Quindi, riassumiamo: le due formazioni dell’ormai ex Terzo Polo sono in contrasto su: legittimità o meno del cambio di nome al gruppo, ripartizione dei fondi in caso si dovesse proprio arrivare a due gruppi e magari anche sul sesso degli angeli. Un altro dolente dato è il criterio del cambio del nome: a maggioranza secondo Iv e manco pe’ gnente per Azione, che invoca come sempre La Russa.

Dal pantano al Senato a Pantano che invece va

I renziani a quel punto mettono un paletto anche al luciferino master del Senato: “Il nome per noi è già cambiato con la comunicazione del capogruppo. Il presidente del Senato non ha titolo per entrare nelle scelte del gruppo. Può ricevere ricorso. Lo facciano”. Il neo presidente provinciale di Italia Viva e sindaco di Posta Fibreno Adamo Pantano comincia così il suo percorso con la benedizione di un nuovo nome per i suoi rinnovati intenti o con quello vecchio?

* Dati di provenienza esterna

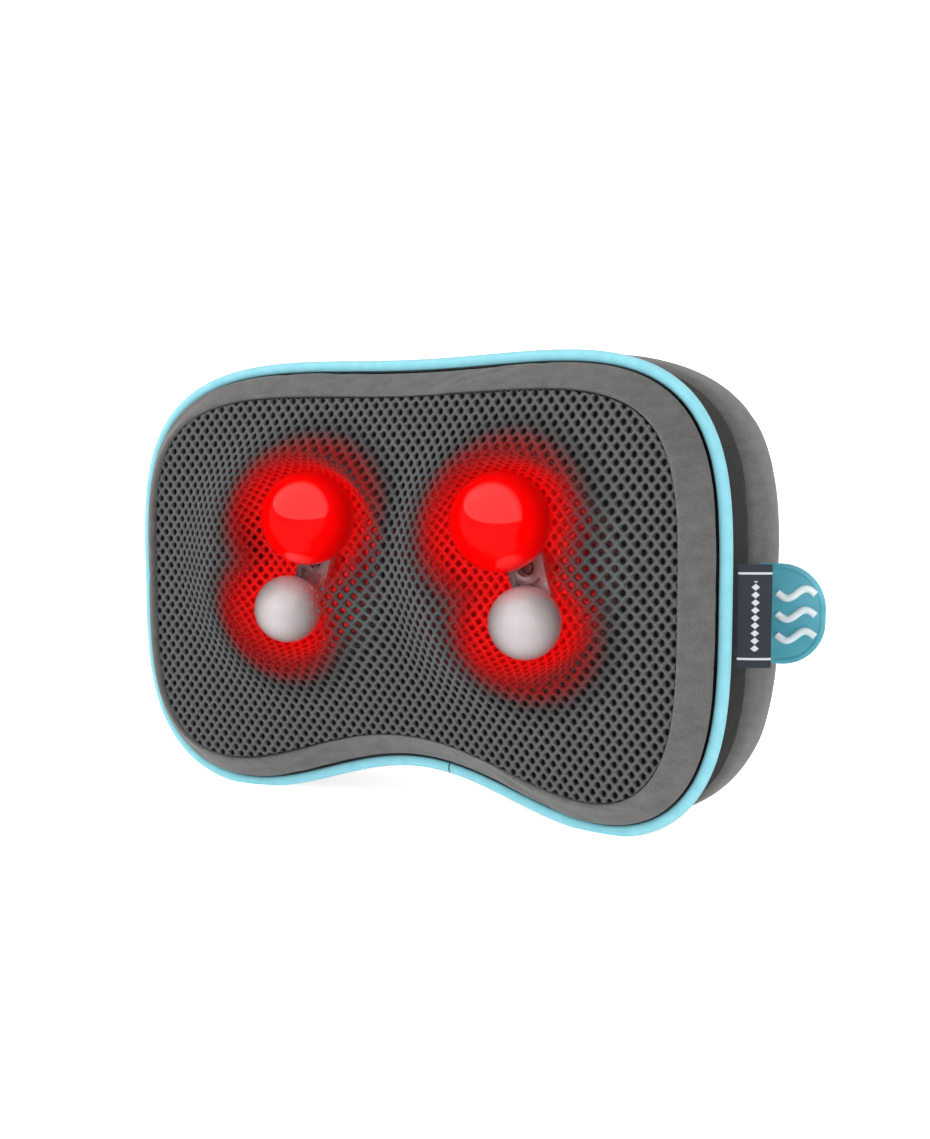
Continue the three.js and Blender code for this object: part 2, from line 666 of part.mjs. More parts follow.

A lui ed a ben vedere poco cale, visto che l’oggetto del contendere è vincolato ai gruppi di gangli istituzionali che (per fortuna) lui oggi non bazzica. Quello che interessa a lui è quel processo di ineluttabile ciclicità per cui prima o poi in Italia la voglia di centro riaffiora. In Provincia di Frosinone a questo si lavora al momento.

Fare centro riesumando il Centro

E che come un Calmiere Massino Ottimo rimette a fuoco le istanze di un Paese medio, mediato e mediano. Di un posto dove aggiustare è sempre stato più facile che rompere. Paese che urla solo per non far vedere troppo presto che urlare non serve e che noi qui lo sappiamo da sempre, da Guicciardini in giù.

Posto dove le stagioni di toni alti e polarizzazioni sono sempre intensissime ma relativamente brevi. E dove oggi lo scopo è “allargarsi e farsi conoscere in tutta la provincia”. La prossima cabina di regia darà cifra e polpa di cosa e come andrà fatto.

Sempre che il diavolo che oggi ha trovato la Russa non si affacci anche in Ciociaria. A sparigliare le carte nel suo mettersi in… Azione. E fare casino esattamente dove serviva quiete: al centro.